Acórdão nº 3827/1990.S1 de Supremo Tribunal de Justiça (Portugal), 28 de Abril de 2009

Magistrado ResponsávelSALVADOR DA COSTA
Data da Resolução28 de Abril de 2009
EmissorSupremo Tribunal de Justiça (Portugal)

Acordam no Supremo Tribunal de Justiça I AA- a que sucedeu AB - intentou, no dia 20 de Dezembro de 1990, acção executiva para pagamento de quantia certa, com processo ordinário, contra CC, a fim de haver dele 111 733,05 dólares americanos, correspondentes a 25 130 003$, e juros.

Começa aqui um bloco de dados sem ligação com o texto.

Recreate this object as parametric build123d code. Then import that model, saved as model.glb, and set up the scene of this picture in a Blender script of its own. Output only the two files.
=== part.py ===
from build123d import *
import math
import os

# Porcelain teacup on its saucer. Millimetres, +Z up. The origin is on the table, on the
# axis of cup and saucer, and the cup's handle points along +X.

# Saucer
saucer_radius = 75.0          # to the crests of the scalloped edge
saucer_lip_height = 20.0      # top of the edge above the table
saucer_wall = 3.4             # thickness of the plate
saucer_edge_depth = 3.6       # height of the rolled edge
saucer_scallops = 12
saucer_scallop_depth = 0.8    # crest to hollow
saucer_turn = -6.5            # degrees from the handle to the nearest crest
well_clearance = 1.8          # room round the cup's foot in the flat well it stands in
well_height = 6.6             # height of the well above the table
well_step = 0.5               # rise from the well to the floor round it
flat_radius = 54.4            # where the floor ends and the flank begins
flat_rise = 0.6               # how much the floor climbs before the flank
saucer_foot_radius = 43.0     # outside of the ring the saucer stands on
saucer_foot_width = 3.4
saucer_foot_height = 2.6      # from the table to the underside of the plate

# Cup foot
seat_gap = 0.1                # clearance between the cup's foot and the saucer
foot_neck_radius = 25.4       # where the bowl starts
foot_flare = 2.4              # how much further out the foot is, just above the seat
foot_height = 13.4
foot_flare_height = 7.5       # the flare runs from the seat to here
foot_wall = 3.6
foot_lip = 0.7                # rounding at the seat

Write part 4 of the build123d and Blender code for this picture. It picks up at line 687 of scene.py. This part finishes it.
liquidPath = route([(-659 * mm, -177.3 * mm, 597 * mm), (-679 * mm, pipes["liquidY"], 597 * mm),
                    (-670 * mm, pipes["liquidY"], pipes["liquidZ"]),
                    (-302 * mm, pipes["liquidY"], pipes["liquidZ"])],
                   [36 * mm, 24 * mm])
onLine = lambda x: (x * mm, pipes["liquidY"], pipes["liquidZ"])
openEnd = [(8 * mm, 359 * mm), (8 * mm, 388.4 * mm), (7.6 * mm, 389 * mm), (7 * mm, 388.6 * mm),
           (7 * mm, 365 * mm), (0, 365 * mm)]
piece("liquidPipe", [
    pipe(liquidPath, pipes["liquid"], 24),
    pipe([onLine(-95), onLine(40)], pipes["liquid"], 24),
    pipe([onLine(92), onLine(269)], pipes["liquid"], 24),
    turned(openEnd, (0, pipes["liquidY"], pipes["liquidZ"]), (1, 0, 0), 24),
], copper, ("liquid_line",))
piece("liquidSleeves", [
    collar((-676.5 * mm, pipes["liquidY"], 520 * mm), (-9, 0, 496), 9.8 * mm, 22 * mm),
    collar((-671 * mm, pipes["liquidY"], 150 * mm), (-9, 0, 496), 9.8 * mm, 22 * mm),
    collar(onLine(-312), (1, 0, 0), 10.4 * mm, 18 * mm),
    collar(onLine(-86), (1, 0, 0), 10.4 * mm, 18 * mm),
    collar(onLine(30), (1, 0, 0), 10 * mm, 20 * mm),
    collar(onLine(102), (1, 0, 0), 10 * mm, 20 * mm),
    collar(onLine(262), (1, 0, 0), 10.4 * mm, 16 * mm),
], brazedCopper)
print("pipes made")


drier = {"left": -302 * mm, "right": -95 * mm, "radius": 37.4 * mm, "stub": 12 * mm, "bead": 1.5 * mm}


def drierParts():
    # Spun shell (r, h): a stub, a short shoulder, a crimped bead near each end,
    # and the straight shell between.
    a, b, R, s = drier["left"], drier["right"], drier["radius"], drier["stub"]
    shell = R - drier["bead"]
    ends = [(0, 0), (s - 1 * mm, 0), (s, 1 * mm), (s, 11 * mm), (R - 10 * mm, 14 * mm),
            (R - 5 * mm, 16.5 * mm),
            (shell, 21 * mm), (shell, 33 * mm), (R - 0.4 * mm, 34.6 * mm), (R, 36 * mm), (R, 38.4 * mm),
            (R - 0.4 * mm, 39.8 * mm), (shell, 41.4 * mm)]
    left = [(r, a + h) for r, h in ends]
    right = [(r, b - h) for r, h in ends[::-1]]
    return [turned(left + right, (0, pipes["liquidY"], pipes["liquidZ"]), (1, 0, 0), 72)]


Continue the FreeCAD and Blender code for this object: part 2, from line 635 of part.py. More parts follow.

R...&M..., Ldª requereu, no dia 23 de Fevereiro de 2004, na referida execução, a anulação da venda judicial de identificado imóvel por propostas em carta fechada, sob o fundamento de, como compradora, não ter sido informada do litígio sobre a existência de um contrato de arrendamento relativo ao imóvel.

Anulado pela Relação o despacho que indeferiu o referido pedido de anulação na sequência de recurso de agravo, foi produzida a prova e, por despacho proferido no dia 29 de Fevereiro de 2008, foi o mesmo pedido julgado procedente e dispensada a requerente de depositar o valor do preço e respectivas despesas.

Agravou o exequente, e a Relação, por acórdão proferido no dia 17 de Dezembro de 2008, dando provimento ao recurso, revogou o despacho recorrido e declarou indeferir o requerimento de anulação da venda.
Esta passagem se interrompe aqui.